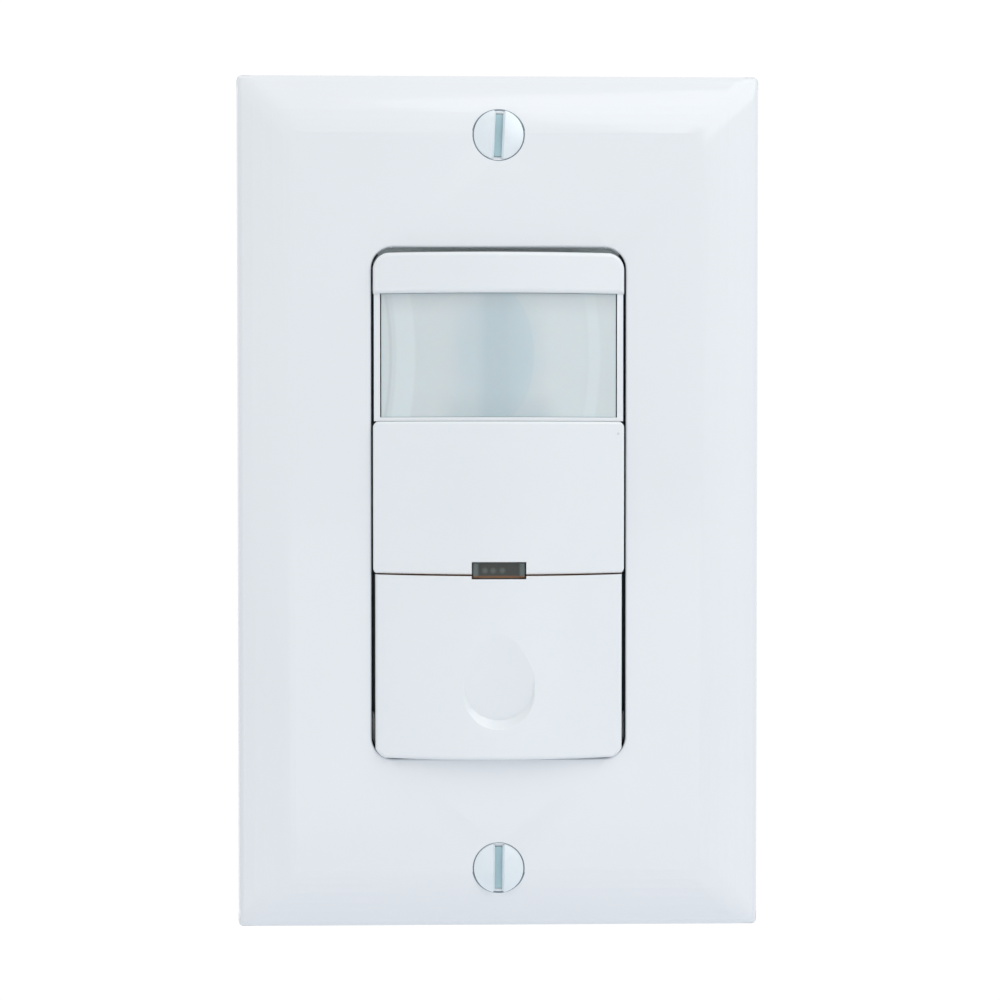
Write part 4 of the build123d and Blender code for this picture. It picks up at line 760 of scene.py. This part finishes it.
def lens_material():
    """Milky sheet with painted shade and light: bluish where the sensor shows, shaded at top and foot, with
    faint upright streaks.
    """
    tint = colours()
    low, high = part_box("sensor_lens")
    material, tree, shader = new_material("lens_milk")
    coordinates = object_coordinates(tree)
    x, _, z = place_axes(tree)
    middle = (low + high) / 2
    # Painted shade where the sensor shows through: a bluish oval with a darker core.
    across = math_node(tree, "DIVIDE", math_node(tree, "SUBTRACT", x, OVAL_X), OVAL_HALF_WIDTH)
    upward = math_node(tree, "DIVIDE", math_node(tree, "SUBTRACT", z, middle.z), OVAL_HALF_HEIGHT)
    squares = math_node(tree, "ADD", multiply(tree, across, across), multiply(tree, upward, upward))
    radius = math_node(tree, "SQRT", squares)
    cloud = fill(tree.nodes.new("ShaderNodeTexNoise"), Scale=LENS_CLOUD_SCALE, Detail=2.0)
    tree.links.new(coordinates, cloud.inputs["Vector"])
    colour = mix_colour(tree, cloud.outputs["Fac"], rgba(tint.lens), rgba(tint.lens, LENS_CLOUD_GAIN))
    soft_oval = multiply(tree, ramp(tree, radius, *SOFT_OVAL_SPAN), SOFT_OVAL_STRENGTH)
    right_side = ramp(tree, x, *CRISP_OVAL_SIDE)
    crisp_oval = multiply(tree, ramp(tree, radius, *CRISP_OVAL_SPAN), right_side, CRISP_OVAL_STRENGTH)
    oval = math_node(tree, "ADD", soft_oval, crisp_oval, clamp=True)
    colour = mix_colour(tree, oval, colour, rgba(tint.lens_core_painted_shade, OVAL_GAIN))
    core = multiply(tree, band(tree, x, CORE_X, CORE_HALF_WIDTH, CORE_SOFTNESS), CORE_STRENGTH)
    colour = mix_colour(tree, core, colour, rgba(tint.lens_core_painted_shade, CORE_GAIN))
    # Painted light and shade in faint upright streaks.
    bowed = math_node(tree, "ADD", x, multiply(tree, upward, upward, STREAK_BOW))
    for centre, half_width, softness, strength, gain in PAINTED_LENS_STREAKS:
        mask = multiply(tree, band(tree, bowed, centre, half_width, softness), strength)
        colour = mix_colour(tree, mask, colour, rgba(tint.lens, gain))
    cap_shade = multiply(tree, ramp_from(tree, z, high.z, CAP_SHADE_SPAN), CAP_SHADE_STRENGTH)
    colour = mix_colour(tree, cap_shade, colour, rgba(tint.lens, CAP_SHADE_GAIN))
    foot_middle = band(tree, x, 0.0, FOOT_SHADE_HALF_WIDTH, FOOT_SHADE_SOFTNESS)
    foot_shade = multiply(
        tree, ramp_from(tree, z, low.z, FOOT_SHADE_SPAN), foot_middle, FOOT_SHADE_STRENGTH
    )
    colour = mix_colour(tree, foot_shade, colour, rgba(tint.lens_core_painted_shade, FOOT_SHADE_GAIN))
    tree.links.new(colour, shader.inputs["Base Color"])
    ribs = fill(tree.nodes.new("ShaderNodeTexWave"), Scale=LENS_RIB_SCALE, Distortion=0.3)
    ribs.bands_direction = "X"
    tree.links.new(coordinates, ribs.inputs["Vector"])
    bump = fill(
        tree.nodes.new("ShaderNodeBump"), Strength=LENS_RIB_STRENGTH, Distance=LENS_RIB_DEPTH
    )
    tree.links.new(ribs.outputs["Fac"], bump.inputs["Height"])
    tree.links.new(bump.outputs["Normal"], shader.inputs["Normal"])
    fill(shader, Roughness=0.38, IOR=1.5, Subsurface_Weight=0.25, Subsurface_Scale=LENS_SCATTER)
    return material


def window_material():
    """Smoked plastic with painted light: lighter ends, a warm lower edge, and three lights faintly behind
    it.
    """
    tint = colours()
    low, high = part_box("indicator_window")
    material, tree, shader = new_material("smoked_plastic")
    coordinates = object_coordinates(tree)
    x, _, z = place_axes(tree)
    # Painted light on the window's lighter ends.
    between_ends = band(tree, x, 0.0, WINDOW_CLEAR_HALF_WIDTH, WINDOW_END_SOFTNESS)
    colour = mix_colour(tree, between_ends, rgba(tint.window_ends_painted_light), rgba(tint.smoke))
    # Painted glow of three lights seen through the window.
    for offset in WINDOW_SPOTS:
        spot = Vector((offset, low.y + SPOT_DEPTH, (low.z + high.z) / 2 - SPOT_DROP))
        away = tree.nodes.new("ShaderNodeVectorMath")
        away.operation = "DISTANCE"
        tree.links.new(coordinates, away.inputs[0])
        away.inputs[1].default_value = spot
        glow = multiply(tree, ramp(tree, away.outputs["Value"], *SPOT_SPAN), SPOT_STRENGTH)
        colour = mix_colour(tree, glow, colour, rgba(tint.window_spot_painted_glow))
    # Painted warm light along the window's lower edge.
    warm = ramp_from(tree, z, low.z, WINDOW_FOOT_SPAN)
    colour = mix_colour(tree, warm, colour, rgba(tint.window_foot_painted_light))
    tree.links.new(colour, shader.inputs["Base Color"])
    haze = fill(tree.nodes.new("ShaderNodeTexNoise"), Scale=HAZE_SCALE, Detail=3.0)
    tree.links.new(coordinates, haze.inputs["Vector"])
    rough = math_node(tree, "MULTIPLY_ADD", haze.outputs["Fac"], HAZE_SPREAD, HAZE_LEAST)
    tree.links.new(rough, shader.inputs["Roughness"])
    fill(shader, IOR=1.49, Coat_Weight=0.3)
    return material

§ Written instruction
Would you give the material above again, complete and exact?

§ Response to this exercise
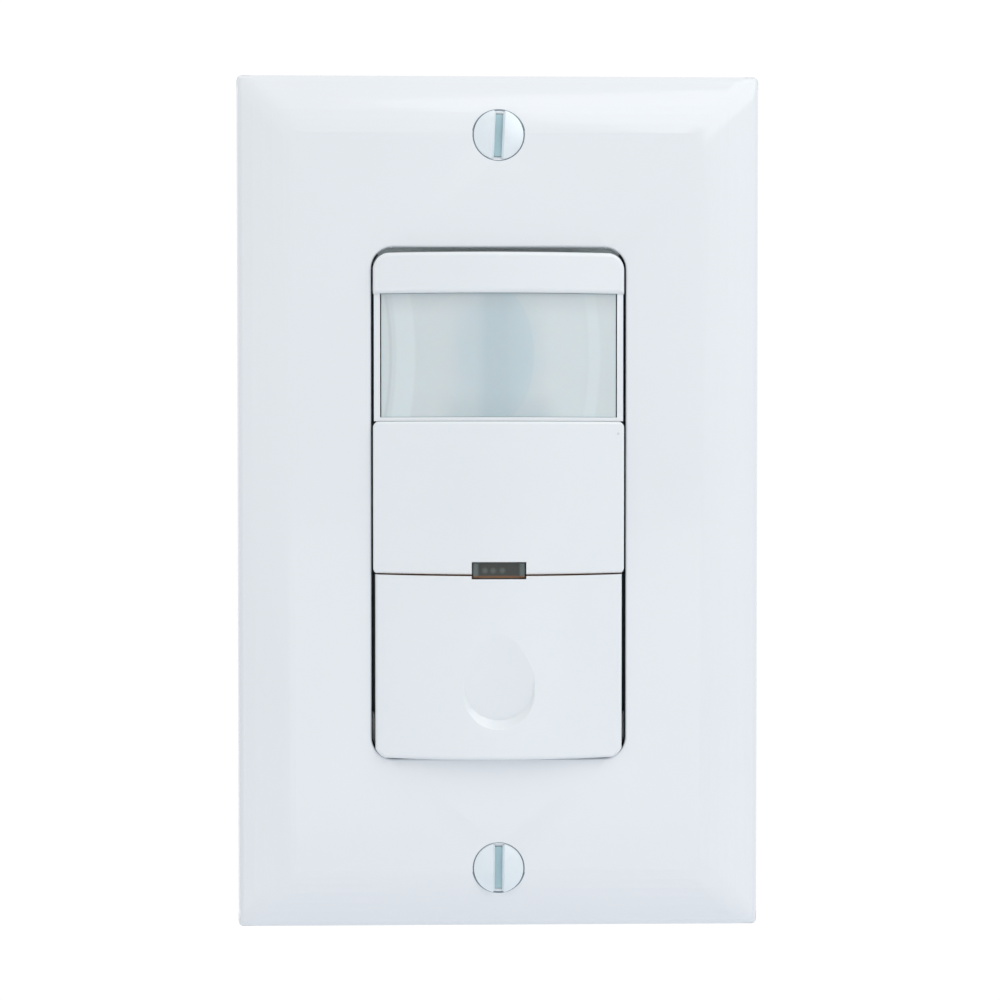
Write part 4 of the build123d and Blender code for this picture. It picks up at line 760 of scene.py. This part finishes it.
def lens_material():
    """Milky sheet with painted shade and light: bluish where the sensor shows, shaded at top and foot, with
    faint upright streaks.
    """
    tint = colours()
    low, high = part_box("sensor_lens")
    material, tree, shader = new_material("lens_milk")
    coordinates = object_coordinates(tree)
    x, _, z = place_axes(tree)
    middle = (low + high) / 2
    # Painted shade where the sensor shows through: a bluish oval with a darker core.
    across = math_node(tree, "DIVIDE", math_node(tree, "SUBTRACT", x, OVAL_X), OVAL_HALF_WIDTH)
    upward = math_node(tree, "DIVIDE", math_node(tree, "SUBTRACT", z, middle.z), OVAL_HALF_HEIGHT)
    squares = math_node(tree, "ADD", multiply(tree, across, across), multiply(tree, upward, upward))
    radius = math_node(tree, "SQRT", squares)
    cloud = fill(tree.nodes.new("ShaderNodeTexNoise"), Scale=LENS_CLOUD_SCALE, Detail=2.0)
    tree.links.new(coordinates, cloud.inputs["Vector"])
    colour = mix_colour(tree, cloud.outputs["Fac"], rgba(tint.lens), rgba(tint.lens, LENS_CLOUD_GAIN))
    soft_oval = multiply(tree, ramp(tree, radius, *SOFT_OVAL_SPAN), SOFT_OVAL_STRENGTH)
    right_side = ramp(tree, x, *CRISP_OVAL_SIDE)
    crisp_oval = multiply(tree, ramp(tree, radius, *CRISP_OVAL_SPAN), right_side, CRISP_OVAL_STRENGTH)
    oval = math_node(tree, "ADD", soft_oval, crisp_oval, clamp=True)
    colour = mix_colour(tree, oval, colour, rgba(tint.lens_core_painted_shade, OVAL_GAIN))
    core = multiply(tree, band(tree, x, CORE_X, CORE_HALF_WIDTH, CORE_SOFTNESS), CORE_STRENGTH)
    colour = mix_colour(tree, core, colour, rgba(tint.lens_core_painted_shade, CORE_GAIN))
    # Painted light and shade in faint upright streaks.
    bowed = math_node(tree, "ADD", x, multiply(tree, upward, upward, STREAK_BOW))
    for centre, half_width, softness, strength, gain in PAINTED_LENS_STREAKS:
        mask = multiply(tree, band(tree, bowed, centre, half_width, softness), strength)
        colour = mix_colour(tree, mask, colour, rgba(tint.lens, gain))
    cap_shade = multiply(tree, ramp_from(tree, z, high.z, CAP_SHADE_SPAN), CAP_SHADE_STRENGTH)
    colour = mix_colour(tree, cap_shade, colour, rgba(tint.lens, CAP_SHADE_GAIN))
    foot_middle = band(tree, x, 0.0, FOOT_SHADE_HALF_WIDTH, FOOT_SHADE_SOFTNESS)
    foot_shade = multiply(
        tree, ramp_from(tree, z, low.z, FOOT_SHADE_SPAN), foot_middle, FOOT_SHADE_STRENGTH
    )
    colour = mix_colour(tree, foot_shade, colour, rgba(tint.lens_core_painted_shade, FOOT_SHADE_GAIN))
    tree.links.new(colour, shader.inputs["Base Color"])
    ribs = fill(tree.nodes.new("ShaderNodeTexWave"), Scale=LENS_RIB_SCALE, Distortion=0.3)
    ribs.bands_direction = "X"
    tree.links.new(coordinates, ribs.inputs["Vector"])
    bump = fill(
        tree.nodes.new("ShaderNodeBump"), Strength=LENS_RIB_STRENGTH, Distance=LENS_RIB_DEPTH
    )
    tree.links.new(ribs.outputs["Fac"], bump.inputs["Height"])
    tree.links.new(bump.outputs["Normal"], shader.inputs["Normal"])
    fill(shader, Roughness=0.38, IOR=1.5, Subsurface_Weight=0.25, Subsurface_Scale=LENS_SCATTER)
    return material


def window_material():
    """Smoked plastic with painted light: lighter ends, a warm lower edge, and three lights faintly behind
    it.
    """
    tint = colours()
    low, high = part_box("indicator_window")
    material, tree, shader = new_material("smoked_plastic")
    coordinates = object_coordinates(tree)
    x, _, z = place_axes(tree)
    # Painted light on the window's lighter ends.
    between_ends = band(tree, x, 0.0, WINDOW_CLEAR_HALF_WIDTH, WINDOW_END_SOFTNESS)
    colour = mix_colour(tree, between_ends, rgba(tint.window_ends_painted_light), rgba(tint.smoke))
    # Painted glow of three lights seen through the window.
    for offset in WINDOW_SPOTS:
        spot = Vector((offset, low.y + SPOT_DEPTH, (low.z + high.z) / 2 - SPOT_DROP))
        away = tree.nodes.new("ShaderNodeVectorMath")
        away.operation = "DISTANCE"
        tree.links.new(coordinates, away.inputs[0])
        away.inputs[1].default_value = spot
        glow = multiply(tree, ramp(tree, away.outputs["Value"], *SPOT_SPAN), SPOT_STRENGTH)
        colour = mix_colour(tree, glow, colour, rgba(tint.window_spot_painted_glow))
    # Painted warm light along the window's lower edge.
    warm = ramp_from(tree, z, low.z, WINDOW_FOOT_SPAN)
    colour = mix_colour(tree, warm, colour, rgba(tint.window_foot_painted_light))
    tree.links.new(colour, shader.inputs["Base Color"])
    haze = fill(tree.nodes.new("ShaderNodeTexNoise"), Scale=HAZE_SCALE, Detail=3.0)
    tree.links.new(coordinates, haze.inputs["Vector"])
    rough = math_node(tree, "MULTIPLY_ADD", haze.outputs["Fac"], HAZE_SPREAD, HAZE_LEAST)
    tree.links.new(rough, shader.inputs["Roughness"])
    fill(shader, IOR=1.49, Coat_Weight=0.3)
    return material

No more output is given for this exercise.